Reputation: 523
I am attempting to parse with regex a series of lines of psudeo-assembly code that are the following formats:
optional_label required_instruction optional_parameter, optional_parameter
And actual example looks a bit more like:
PRINTLOOP MOV R6, R7
CMP R6, R9
TRP 1
BLK
Where MOV,CMP,BLK and BRZ are instructions.
Whitespace between tokens can be any number of spaces or tabs, labels must start at the beginning of a line while instructions can either start at the beginning or have any amount of leading spaces or tabs.
I need to get at each bit of it individually so it is important that the regex groups it properly. I am currently trying to use this pattern:
((?<label>[\w]*)[ |\t]+)?(?<operator>[\w]+)[ |\t]+(?<operand1>[\w]+)?(,[ |\t]*(?<openparen>\()?(?<operand2>[-]*[\w]+)(?<closeparen>\))?)?
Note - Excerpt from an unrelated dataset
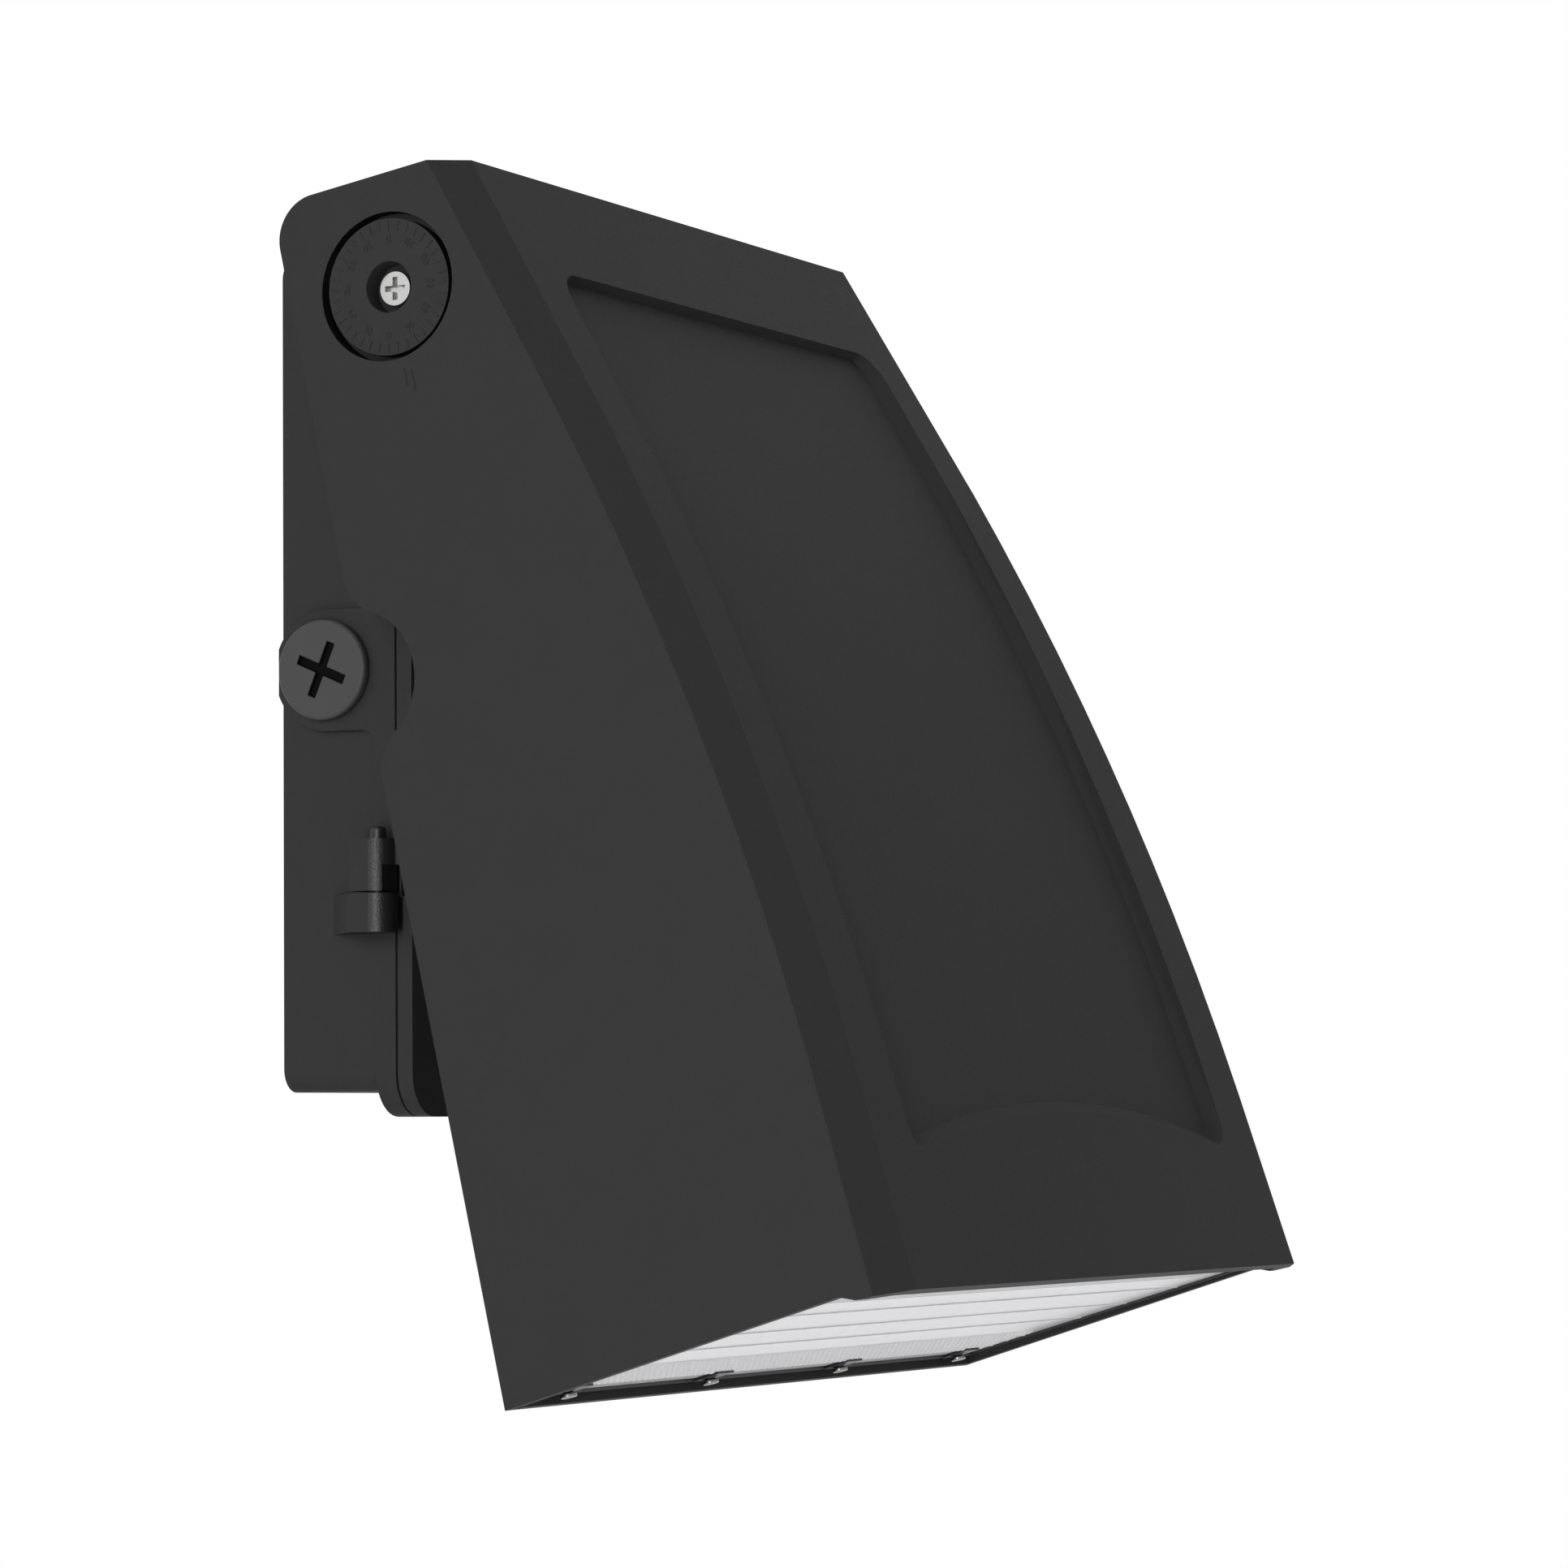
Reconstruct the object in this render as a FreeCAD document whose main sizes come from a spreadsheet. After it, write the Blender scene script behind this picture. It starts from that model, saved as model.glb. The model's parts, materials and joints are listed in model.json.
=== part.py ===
import FreeCAD, Part
import Sketcher
import math
import os
import types

# A wall pack light: a cast wall box, a door hinged on its left side, and a lamp head that tilts on the door.
# The origin lies on the wall, level with the side conduit holes. +Z is up and -Y points away from the wall.
# "Forward" means the distance in front of the wall, along -Y.
# The head's pieces are drawn upright about the tilt axis, and their Placement then tilts them.

SIZES = {
    # Wall box
    "box_width": 190.0,
    "box_height": 215.0,
    "box_corner": 6.0,
    "box_wall": 3.0,
    "flange_back": 28.6,
    "flange_front": 34.4,
    "flange_overhang": 2.2,
    "flange_rise": 6.4,
    "flange_corner": 11.0,
    "wall_hole_across": 150.0,
    "wall_hole_up": 170.0,
    "wall_hole_radius": 3.25,
    "junction_hole_pitch": 88.9,
    "junction_hole_radius": 2.4,
    "cable_hole_up": 45.0,
    "cable_hole_radius": 11.0,
    # Conduit holes and their plugs
    "conduit_forward": 14.4,
    "conduit_boss_radius": 15.6,
    "conduit_boss_proud": 2.2,
    "conduit_boss_depth": 13.0,
    "conduit_boss_fillet": 4.0,
    "conduit_hole_radius": 10.5,
    "plug_head_radius": 12.9,
    "plug_head_thickness": 2.6,
    "plug_shank_length": 10.0,
    "plug_shank_play": 0.1,
    "plug_slot_length": 14.8,
    "plug_slot_width": 2.4,
    "plug_slot_depth": 1.8,
    "plug_slot_turn": 23.0,
    "plug_edge": 0.6,
    "seal_thickness": 0.5,
    "seal_radius": 12.2,
    # Door
    "door_back": 35.0,
    "door_front": 39.3,
    "gasket_edge": 1.4,
    "gasket_width": 2.4,
    "gasket_depth": 2.3,
    "door_screw_inset": 7.0,
    "door_screw_drop": 9.5,
    "door_screw_radius": 1.75,
    "door_screw_play": 0.35,
    "screw_well_play": 0.2,
    "door_screw_reach": 24.0,
    "door_screw_head_radius": 3.6,
    "door_screw_head_height": 2.0,
    "screw_boss_radius": 6.0,
    # Hinges
    "hinge_out": 5.9,
    "hinge_forward": 32.9,
    "hinge_rise": 40.0,
    "knuckle_radius": 5.0,
    "knuckle_tail": 5.5,
    "box_knuckle_height": 9.9,
    "knuckle_gap": 0.5,
    "door_knuckle_height": 13.2,
    "knuckle_arm_height": 6.6,
    "knuckle_pocket": 3.3,
    "knuckle_pocket_across": 1.1,
    "door_knuckle_tail": 1.0,
    "knuckle_arm_step": 0.3,
    "gusset_forward": 15.0,
    "pin_radius": 2.05,
    "pin_play": 0.08,
    "pin_proud": 3.1,
    "pin_edge": 0.5,
    # Tilt axis, its arms and the dials
    "pivot_forward": 45.6,
    "pivot_drop": 20.4,
    "tilt": 13.93,
    "barrel_radius": 19.5,
    "barrel_bore": 13.5,
    "barrel_end": 20.2,
    "arm_radius": 17.0,
    "arm_gap": 3.0,
    "arm_length": 9.3,
    "washer_thickness": 1.0,
    "washer_radius": 16.5,
    "web_thickness": 4.0,
    "web_radius": 22.0,
    "dial_hole_radius": 19.0,
    "dial_radius": 17.35,
    "dial_gap": 0.2,
    "dial_thickness": 3.9,
    "spigot_radius": 8.95,
    "spigot_play": 0.05,
    "dial_sink_radius": 6.45,
    "dial_sink_depth": 6.2,
    "pivot_screw_radius": 2.5,
    "pivot_screw_head_radius": 4.3,
    "pivot_screw_head_height": 3.0,
    "pivot_screw_length": 20.0,
    "pivot_slot_length": 5.8,
    "pivot_slot_width": 1.4,
    "pivot_slot_turn": 0.0,
    # Head casting
    "head_spread": 15.2,
    "head_top": 30.0,
    "head_bottom": -280.2,
    "head_back": 28.0,
    "back_corner": 11.0,
    "front_top_forward": 24.4,
    "front_top_up": 27.3,
    "knee_forward": 41.7,
    "knee_up": -30.4,
    "front_radius": 900.0,
    "shin_forward": 77.7,
    "shin_up": -228.9,
    "toe_forward": 80.8,
    "toe_up": -276.7,
    "lip_forward": 70.0,
    "lip_rise": 0.3,
    "rim_end_forward": 66.0,
    "rim_end_up": -274.7,
    "side_wall": 3.5,
    "front_wall": 5.8,
    "bevel_across": 11.5,
    "bevel_back": 6.0,
    "inner_bevel_across": 8.0,
    "inner_bevel_back": 4.0,
    "notch_forward": -31.4,
    "notch_drop": 1.1,
    "notch_radius": 18.2,
    "swing_clearance": 0.5,
    "relief_low": 12.0,
    "recess_depth": 3.0,
    "recess_side_top": 26.0,
    "recess_side_bottom": 33.7,
    "recess_top": -3.0,
    "recess_bottom": -242.5,
    "recess_corner": 10.0,
    "recess_foot_corner": 6.5,
    "recess_foot_radius": 455.0,
    # Rear housing of the head
    "housing_top": -22.0,
    "housing_wall": 3.0,
    "housing_back": 4.0,
    "chamber_top": -214.0,
    "housing_play": 0.2,
    "housing_screw_inset": 13.0,
    "housing_screw_top": -70.0,
    "housing_screw_bottom": -190.0,
    "housing_screw_radius": 1.75,
    "housing_screw_length": 14.0,
    "housing_boss_radius": 5.0,
    "screw_head_radius": 3.6,
    "screw_head_height": 2.4,
    "inner_seal_width": 4.0,
    "inner_seal_thickness": 2.0,
    "inner_seal_end": 24.0,
    # Glands
    "gland_radius": 6.0,
    "gland_bore": 3.5,
    "gland_lip": 0.8,
    "gland_lip_height": 0.7,
    "head_gland_forward": 15.0,
    # Lens and its frame
    "lens_rear_up": -277.6,
    "lens_slope": 0.045,
    "lens_thickness": 4.0,
    "lens_gasket_thickness": 1.5,
    "lens_ledge": 7.5,
    "frame_thickness": 3.0,
    "frame_skirt": 0.6,
    "frame_edge": 2.0,
    "clip_pitch": 75.6,
    "clip_width": 9.0,
    "clip_thickness": 0.8,
    "clip_reach": 8.0,
    "clip_screw_inset": 2.05,
    "clip_screw_radius": 1.25,
    "clip_screw_head_radius": 2.1,
    "clip_screw_head_height": 1.2,
    # Light source and driver
    "tray_inset": 10.2,
    "tray_rear": -20.0,
    "tray_front": 68.5,
    "tray_sheet": 1.2,
    "spreader_inset": 5.0,
    "spreader_thickness": 4.0,
    "board_half": 95.0,
    "board_rear": 4.0,
    "board_front": 44.0,
    "board_thickness": 1.6,
    "chip_side": 3.5,
    "chip_height": 1.0,
    "chip_pitch_across": 24.0,
    "chip_pitch_forward": 12.0,
    "driver_half": 68.0,
    "driver_top": -80.0,
    "driver_height": 56.0,
    "driver_depth": 26.0,
    "driver_stand_off": 4.5,
    "driver_ear": 10.0,
    "driver_ear_thickness": 1.5,
    "driver_ear_drop": 10.0,
    "driver_boss_radius": 4.0,
    # Wiring pieces in the wall box
    "terminal_length": 60.0,
    "terminal_height": 20.0,
    "terminal_depth": 18.0,
    "terminal_up": -50.0,
    "terminal_screw_radius": 2.6,
    "terminal_screw_sink": 1.2,
    "terminal_slot_width": 0.8,
    "terminal_pitch": 9.5,
    "ground_across": 60.0,
    "ground_boss_height": 6.0,
}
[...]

This pattern has worked fine until now because there was always at least one parameter, but now I have zero parameter instructions which don't fit in nicely to this. I tried to tweak the pattern to be the following:
((?<label>[\w]*)[ |\t]+)?(?<operator>[\w]+)([ |\t]+(?<operand1>[\w]+))?(,[ |\t]*(?<openparen>\()?(?<operand2>[-]*[\w]+)(?<closeparen>\))?)?
So that the space after the instruction(operator) isn't mandatory but I found that this made things ambiguous enough that the instruction is perceived to be the label in many instructions. For example:
LDB R0, lM
Is understood as label: LDB, Instruction: R0 and neither operand is recognized.
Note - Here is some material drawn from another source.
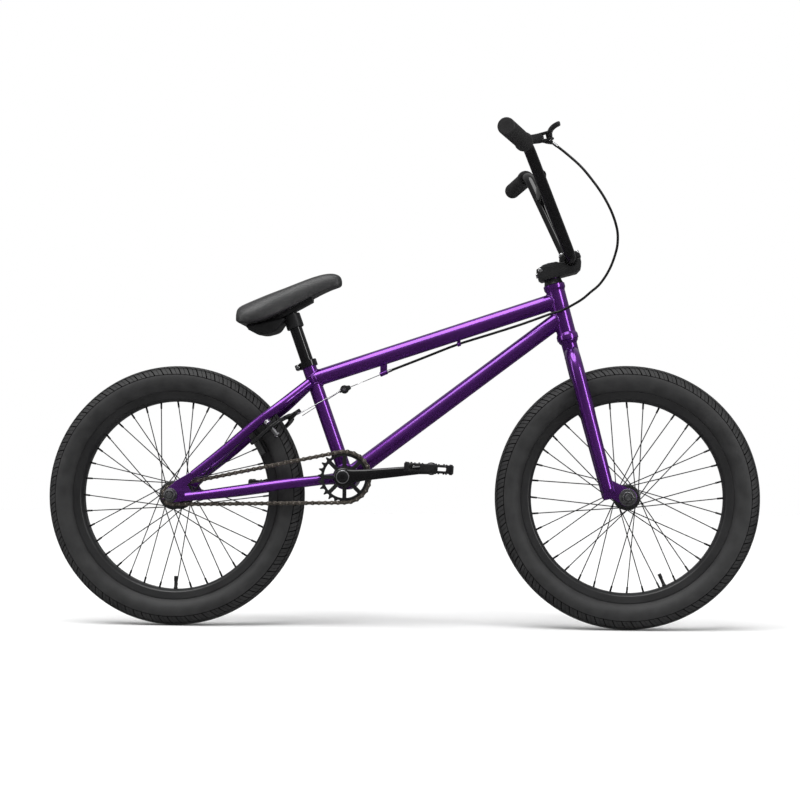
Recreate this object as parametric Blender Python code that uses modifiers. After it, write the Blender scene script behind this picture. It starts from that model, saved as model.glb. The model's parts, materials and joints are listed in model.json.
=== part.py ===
"""A 20-inch freestyle bicycle, every piece its own solid.

Metres. +X points forwards, +Y to the rider's left and +Z up. The ground is Z = 0, and the origin
lies under the middle of the wheelbase. Right-hand pieces have negative Y.
"""

import math

import bmesh
import bpy
from mathutils import Matrix, Vector
from mathutils.geometry import interpolate_bezier

# Driving dimensions
TYRE_RADIUS = 0.261
WHEELBASE = 0.9033
GAP = 0.0003  # between two pieces that meet
REAR_X = -WHEELBASE / 2
BOTTOM_BRACKET = (0.346, 0.2985)  # ahead of the rear axle, above the ground
SEAT_TUBE_ANGLE = 70.6  # degrees from the ground
HEAD_ANGLE = 75.5
STEER_FOOT = (0.8690, 0.261)  # where the steering axis passes the height of the axles
TUBE_RADIUS = 0.0165  # top tube and down tube
TUBE_WALL = 0.0015
SEAT_TUBE_RADIUS = 0.0143
SEATPOST_RADIUS = 0.0127
HEAD_TUBE_RADIUS = 0.018
STEERER_RADIUS = 0.0143
BAR_RADIUS = 0.0111
AXLE_RADIUS = 0.007
SHELL_RADIUS = 0.025
SHELL_HALF_WIDTH = 0.034
SPINDLE_RADIUS = 0.0095
FRONT_HUB_HALF = 0.050  # inside faces of the fork ends
REAR_HUB_HALF = 0.0555  # inside faces of the rear dropouts
PLATE = 0.006
RIM_OUTER = 0.2087
RIM_INNER = 0.1891
CHAIN_Y = -0.044
CHAIN_PITCH = 0.0127
SPROCKET_TEETH = 25
DRIVER_TEETH = 9
CRANK_LENGTH = 0.175
CRANK_LIFT = 5.6  # degrees that the right crank points above forwards
PEDAL_TILT = -3.7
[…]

Is their a way to either force the operator section to be checked first (so that that part of the string is prioritized), resources that will explain where I am going wrong in all this, or a regex pattern that will do what I am looking for?
Upvotes: 1
Views: 46
Reputation: 726599
Your problem cannot be solved even in theory, because your grammar is ambiguous: when you are looking at
INC R6
your grammar can parse it in the two ways below:
label=INC, Instruction=R6
or
Instruction=R6, Parameter1=R6
Assembly languages that I've worked with and/or implemented solve this problem by requiring a column after the optional label, like this:
[label:] instruction [parameter] [, optional_parameter]
This would give your regex an additional "anchor" (i.e. the colon :
) by which to tell the label+instruction vs. instruction+parameter situation.
Another alternative is to introduce "keywords" for the instructions, and prohibiting the use of these keywords as labels. This would let you avoid introducing a colon, but would make a regex-based solution impractical.
Upvotes: 3